Il était important d’avoir cette vision précise parce que l’I.A. sort des choses très standardisées. Nous, à l’inverse, nous cherchions à emmener l’outil ailleurs tout en cassant sa perfection. Par exemple, si les personnages sont tous masqués, c’est aussi parce que nous voulions éviter d’avoir des visages trop parfaits, trop stéréotypés.

Nous avons aussi kinescopé quelques plans en refilmant avec une caméra vidéo les images générées. On a néanmoins un peu rétropédalé sur cette intention de départ, parce qu’il était au final plus intéressant d’assumer le fait que nous utilisions l’I.A.

En tant que jeune artiste, comment percevez-vous l’émergence controversée de l’I.A. ?

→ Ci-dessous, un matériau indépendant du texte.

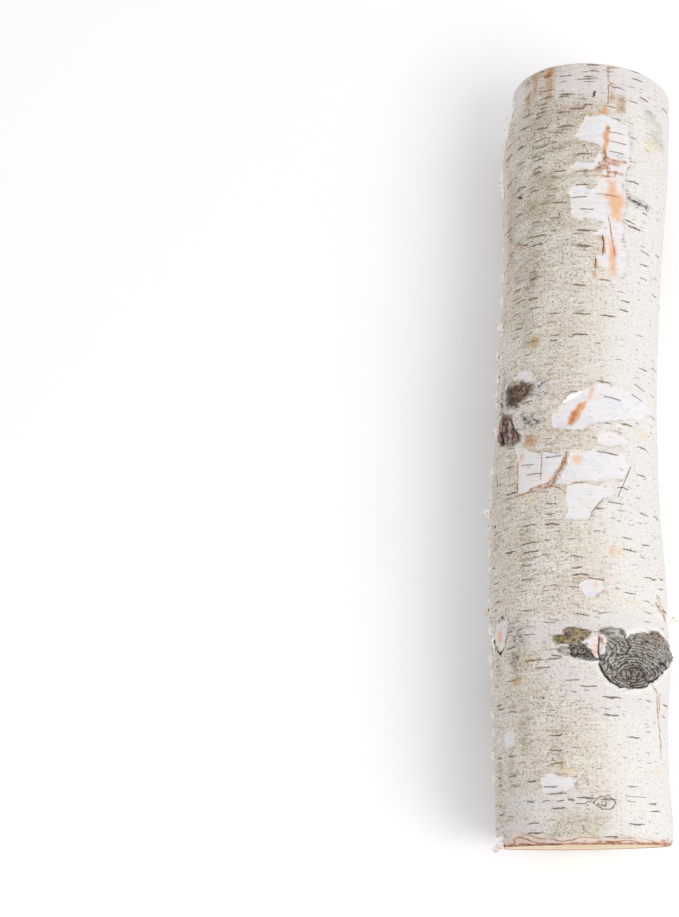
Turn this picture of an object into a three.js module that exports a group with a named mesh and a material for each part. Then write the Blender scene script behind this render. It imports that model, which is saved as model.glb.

Ce qui est intéressant avec l’I.A., c’est que c’est l’une des premières technologies qui remette en question le travail de gens jusqu’ici protégés par le progrès, là où les autres technologies ont toujours rogné sur des métiers manuels, celui d’ouvriers par exemple. Mais je suis très enthousiaste, l’I.A. libère tellement de choses. Et puis l’outil est là, il vaut mieux s’en emparer, le dompter et l’assumer, plutôt que de l’ignorer.

(1) Étalonneur du Fabuleux Destin d’Amélie Poulain, 2046 ou encore The Fall.